Without that other number factored in, information of where undocumented immigrants reside in the U.S. will not be available to the Biden administration. Instead, Biden will only see the total population of illegal residents in each state. According to Brannon, the designation will have lasting effects as the numbers are used to determine federal spending and assign the number of congressional seats each state receives.

"The most important part of counting illegal immigrants is that they use local services," said Elaine Kamarck, a senior fellow at the Brookings Institution, told Newsweek. "There are federal government formulas that use census data to determine money that goes down as low as counties."
Undocumented immigrants account for about 3 percent of the U.S. population, or roughly 11 million people, according to Kamarck. She added that population numbers, rather than citizenship data, are more important when allocating monies for public services such as water or energy.
"You do have to base federal aid to the states and localities on population, purely not citizenship status," Kamarck said. She added that the drafters of the Constitution would have counted population size rather than citizenship when taking the Census, but Trump has used this issue to create a political flashpoint out of a relatively small group of people.
"It is highly politicized out of proportion to its importance of the functioning of the U.S. government," Kamarck said.
In early summer 2020, the Trump administration embraced a Census Bureau recommendation to push the deadline for the apportionment numbers to April 2021 due to the COVID-19 pandemic. But then Trump reversed course and released the memorandum calling for the exclusion of undocumented immigrants from the Census data.

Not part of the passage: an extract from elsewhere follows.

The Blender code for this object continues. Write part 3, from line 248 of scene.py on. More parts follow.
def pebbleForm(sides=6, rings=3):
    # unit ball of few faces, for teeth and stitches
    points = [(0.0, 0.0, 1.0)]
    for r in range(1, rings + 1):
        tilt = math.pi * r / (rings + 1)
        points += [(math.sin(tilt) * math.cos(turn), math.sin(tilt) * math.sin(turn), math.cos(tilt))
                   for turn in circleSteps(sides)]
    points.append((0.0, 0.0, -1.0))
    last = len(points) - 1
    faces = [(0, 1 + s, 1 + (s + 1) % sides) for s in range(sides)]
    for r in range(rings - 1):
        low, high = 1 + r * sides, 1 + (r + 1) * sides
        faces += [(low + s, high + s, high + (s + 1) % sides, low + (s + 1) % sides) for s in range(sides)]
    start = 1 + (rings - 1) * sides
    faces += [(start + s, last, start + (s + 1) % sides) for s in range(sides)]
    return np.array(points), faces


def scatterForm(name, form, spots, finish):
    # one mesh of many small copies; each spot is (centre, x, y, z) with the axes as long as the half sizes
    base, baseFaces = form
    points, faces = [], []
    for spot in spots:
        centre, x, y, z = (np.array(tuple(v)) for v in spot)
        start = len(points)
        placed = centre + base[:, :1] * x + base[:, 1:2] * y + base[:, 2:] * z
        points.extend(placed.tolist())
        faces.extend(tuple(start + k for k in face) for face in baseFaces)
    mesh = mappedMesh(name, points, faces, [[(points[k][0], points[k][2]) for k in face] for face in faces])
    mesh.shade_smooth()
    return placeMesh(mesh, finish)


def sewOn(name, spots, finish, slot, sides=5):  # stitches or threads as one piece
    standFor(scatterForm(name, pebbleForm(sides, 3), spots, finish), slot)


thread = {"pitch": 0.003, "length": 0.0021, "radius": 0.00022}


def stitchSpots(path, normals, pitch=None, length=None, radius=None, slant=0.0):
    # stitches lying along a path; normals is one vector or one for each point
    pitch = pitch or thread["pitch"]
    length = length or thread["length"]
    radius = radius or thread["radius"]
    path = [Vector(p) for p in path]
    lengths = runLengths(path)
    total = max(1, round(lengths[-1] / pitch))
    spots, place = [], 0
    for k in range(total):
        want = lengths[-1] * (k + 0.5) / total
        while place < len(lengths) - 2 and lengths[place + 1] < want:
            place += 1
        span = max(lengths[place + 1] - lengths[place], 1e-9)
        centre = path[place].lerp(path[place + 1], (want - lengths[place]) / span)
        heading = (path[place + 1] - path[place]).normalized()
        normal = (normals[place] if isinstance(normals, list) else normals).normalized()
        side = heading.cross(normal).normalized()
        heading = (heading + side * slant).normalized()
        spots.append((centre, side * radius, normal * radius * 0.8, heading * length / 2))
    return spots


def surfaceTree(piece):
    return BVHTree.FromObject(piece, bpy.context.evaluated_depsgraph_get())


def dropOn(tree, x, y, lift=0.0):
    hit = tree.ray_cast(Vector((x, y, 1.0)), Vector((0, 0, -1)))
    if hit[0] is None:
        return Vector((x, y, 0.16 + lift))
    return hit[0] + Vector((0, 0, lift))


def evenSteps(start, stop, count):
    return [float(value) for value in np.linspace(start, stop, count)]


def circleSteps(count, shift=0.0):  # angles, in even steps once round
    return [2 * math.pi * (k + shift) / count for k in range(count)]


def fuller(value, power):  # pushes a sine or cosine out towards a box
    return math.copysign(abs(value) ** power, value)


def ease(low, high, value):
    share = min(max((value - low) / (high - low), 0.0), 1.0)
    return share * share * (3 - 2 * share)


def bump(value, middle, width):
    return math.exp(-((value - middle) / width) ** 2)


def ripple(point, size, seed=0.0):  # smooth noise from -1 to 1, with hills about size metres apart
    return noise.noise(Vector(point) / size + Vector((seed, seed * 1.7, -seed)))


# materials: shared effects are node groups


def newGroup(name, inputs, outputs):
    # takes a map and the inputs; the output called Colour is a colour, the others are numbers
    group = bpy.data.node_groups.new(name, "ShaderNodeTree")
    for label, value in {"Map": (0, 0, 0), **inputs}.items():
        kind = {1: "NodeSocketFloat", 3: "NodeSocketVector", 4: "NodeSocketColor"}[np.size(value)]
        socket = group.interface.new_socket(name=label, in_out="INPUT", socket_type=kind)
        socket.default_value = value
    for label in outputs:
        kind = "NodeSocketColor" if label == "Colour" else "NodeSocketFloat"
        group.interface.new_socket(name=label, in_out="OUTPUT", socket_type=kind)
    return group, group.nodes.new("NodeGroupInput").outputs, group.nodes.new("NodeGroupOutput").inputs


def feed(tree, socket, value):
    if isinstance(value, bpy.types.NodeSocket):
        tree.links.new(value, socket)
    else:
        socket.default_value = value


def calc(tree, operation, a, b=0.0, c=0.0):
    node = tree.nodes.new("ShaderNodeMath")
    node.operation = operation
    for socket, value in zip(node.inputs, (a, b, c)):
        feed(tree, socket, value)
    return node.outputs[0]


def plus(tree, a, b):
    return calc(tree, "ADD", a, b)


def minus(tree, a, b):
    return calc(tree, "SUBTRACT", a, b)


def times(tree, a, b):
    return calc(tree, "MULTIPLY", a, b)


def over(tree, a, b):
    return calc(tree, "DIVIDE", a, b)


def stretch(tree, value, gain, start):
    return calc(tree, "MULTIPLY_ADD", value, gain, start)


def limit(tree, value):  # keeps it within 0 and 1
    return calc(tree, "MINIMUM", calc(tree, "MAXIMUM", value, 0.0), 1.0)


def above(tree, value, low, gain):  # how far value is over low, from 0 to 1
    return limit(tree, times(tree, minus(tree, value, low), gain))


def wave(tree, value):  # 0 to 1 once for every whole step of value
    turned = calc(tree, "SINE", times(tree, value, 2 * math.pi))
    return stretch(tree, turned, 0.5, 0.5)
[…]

"This has been unprecedented behavior by a U.S. president to politicize mechanisms of collecting data, which is very detrimental," Brannon said. She added that the Trump administration's politics have made information surrounding how the data being analyzed by the Bureau and when the results can be expected increasingly vague.

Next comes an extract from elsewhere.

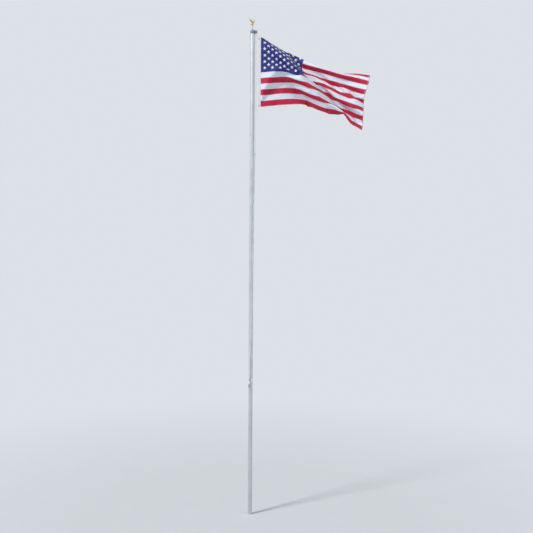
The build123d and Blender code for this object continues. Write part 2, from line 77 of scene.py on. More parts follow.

Lawsuits against Trump's directive ensued, but the U.S. Supreme Court decided last month to table a decision as to whether it was lawful to exclude undocumented immigrants, citing it was "premature." In December, Biden expressed his support of counting total population numbers without accounting for citizenship.
"The Supreme Court of the United States heard a case about whether everyone in America will be counted in the Census for the purpose of apportionment of Congressional seats, as the Constitution plainly and clearly requires. Or whether the partisan politics of intimidation and xenophobia will intentionally exclude specific groups of people from being counted," Biden said at the time.
The apportionment of seats is extremely important because when states lose representation in the House, they are likely to lose federal funding for vital services, too, Brannon said.
"If the directive had been implemented as intended, there would have been an impact on the total population count that would have caused the states of Texas, California and New Jersey to lose a Congressional seat they would have otherwise been entitled to," Brannon said.
She said she hopes the Bureau can increase transparency measures moving forward to increase accountability.
"This has become one of those hot-button issues in politics that some people got really exercised over," Kamarck said. "In the scheme of things, it's not the most important issue before America. Trump managed to use this in order to focus all of the grievances of his supporters on a scapegoat. The reality of the numbers doesn't comport with the rhetoric that's been attached to this."
Newsweek did not receive a reply to a request for comment from the U.S. Census Bureau before publication.